With this in mind, he says it is more important that South African employers protect themselves and their expatriate employees against non-compliance with local tax laws and employer tax obligations.

This is because SARS requires local organisations hosting expatriates to withhold tax on their monthly earnings and benefits, irrespective of whether they are paid in their home country, paid in South Africa or both.

He says to ensure full tax compliance, the South African host employer must maintain a theoretical payroll, called a “shadow payroll”, in which the monthly estimated tax liability is calculated based on the home and host country income and benefits paid.

“A shadow payroll is the number one method multinational corporations use for this purpose, but it remains a confusing model to some employers,” says Craig.
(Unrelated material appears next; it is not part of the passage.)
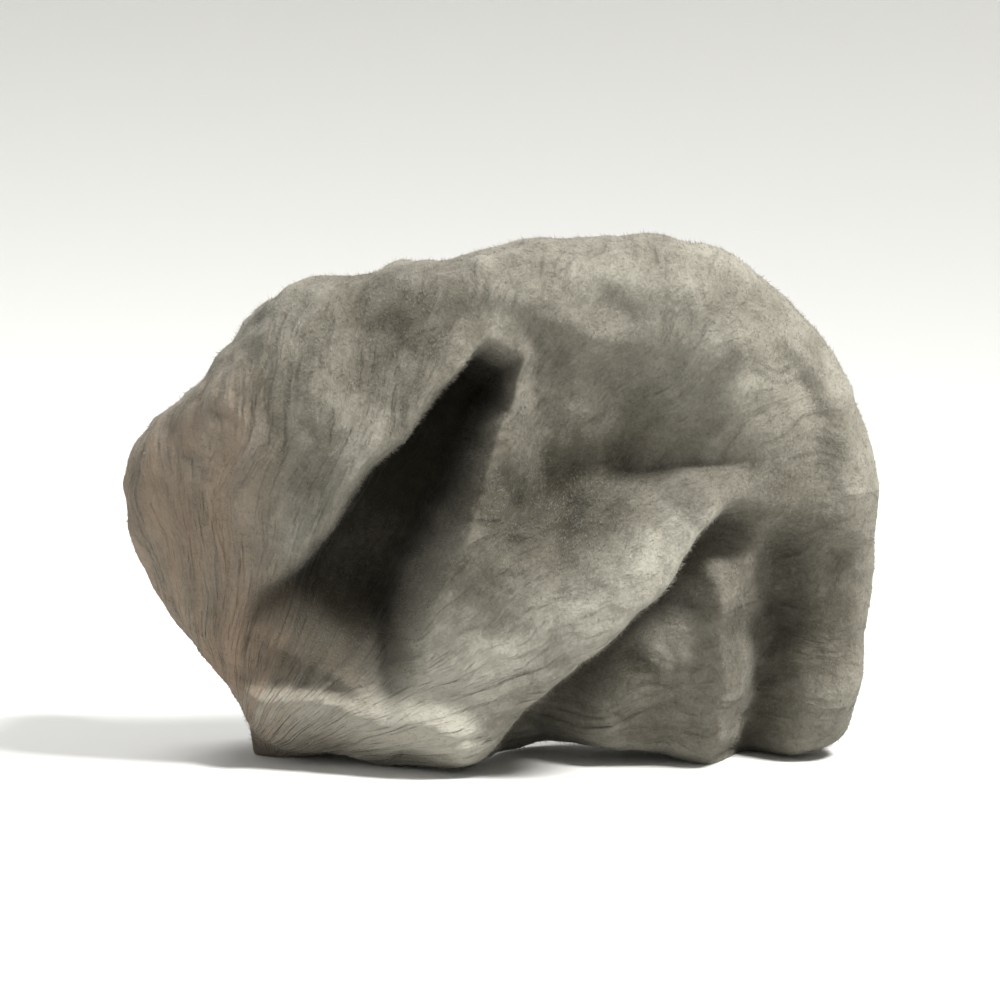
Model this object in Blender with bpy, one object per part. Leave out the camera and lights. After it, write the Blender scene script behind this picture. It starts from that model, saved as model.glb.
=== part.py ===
"""One dried wood ear mushroom, modelled in one piece at its real size.

The ear is a thin, leathery sheet that curled up as it dried. Its felted outer side faces the
front and wraps round the sides. The margin rolls inwards round an open mouth at the back, where
the smooth dark side shows. It stands on the flat cut of its foot and on two low folds.

The sheet is described in unrolled coordinates: (a, b) is the place of a point on the flattened
sheet, in millimetres from the middle of the front. Both sides of the sheet are functions of
(a, b), so the skin keeps its thickness through every fold.

+Z is up, the front faces -Y, and the origin is on the ground below the middle of the ear.
"""

from dataclasses import dataclass

import bmesh
import bpy
import numpy as np

# Millimetres unless a name says otherwise.
MM = 0.001
NODE_NAME = "wood_ear"

SKIN_THICKNESS = 1.0
MARGIN_THICKNESS = 0.75
FRONT_MIDDLE_HEIGHT = 12.5
FRONT_DOME = 2.2
WALL_DRAFT = 0.13
CENTRING = (0.55, -7.6)

FOOT_PLACE = (-10.6, 6.8)
FOOT_RADIUS = 1.9
FOOT_BLEND = 1.5
CUT_TOLERANCE = 0.04

# How folds show on the dark side: the height that a ridge keeps and the share of its width that it
# loses, how much wider a valley is in skin thicknesses, and the same for folds over the steep power.
RIDGE_SHARE_BEHIND = 0.85
RIDGE_NARROWER_BEHIND = 0.25
VALLEY_WIDER_BEHIND = 0.75
STEEP_POWER = 3.0
STEEP_SHARE_BEHIND = 1.06

RING_COUNT = 64
MARGIN_RING_COUNT = 4
COLUMN_COUNT = 260
TRIANGLE_BUDGET = 8600

# Outline of the ear seen from the front: angle in degrees from +X, then distance from the middle.
OUTLINE = (
    (0, 17.1), (14, 16.5), (30, 15.8), (47, 15.0), (61, 13.6), (75, 12.5), (90, 12.0), (106, 11.9),
    (117, 12.1), (127, 12.8), (136, 14.4), (142, 15.2), (150, 15.5), (158, 15.9), (164, 16.6), (170, 17.4),
    (180, 18.1), (188, 17.7), (197, 16.8), (208, 16.0), (216, 15.9), (224, 16.3), (236, 14.3),
    (251, 12.9), (269, 12.2), (280, 11.9), (290, 12.3), (300, 13.8), (308, 15.7), (316, 17.7),
    (323, 19.2), (330, 18.9), (338, 18.1), (349, 17.3),
)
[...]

In using a shadow payroll, Craig says earnings and benefits paid to expatriates can be mirrored between their home and host company locations to the satisfaction of both tax authorities.

“If the local South African employer does not withhold the correct taxes, as well as collect proof of labour law compliance and statistical data, they may be severely penalised by the respective authorities,” Craig warns.

The need for technical expertise

According to Craig, the complexities of expatriate taxation mean that a shadow payroll is not a complete solution unless backed by extensive technical expertise in global payroll management and employer tax obligations in the specific jurisdictions.

It also requires a good understanding of local labour laws that affect payroll, such as the need to collect workforce compliance data.

“Whether you are establishing a shadow payroll or have expatriates working in South Africa, it is best to source comprehensive technical expertise from a specialist expatriate tax partner with a strong legal team,” says Craig.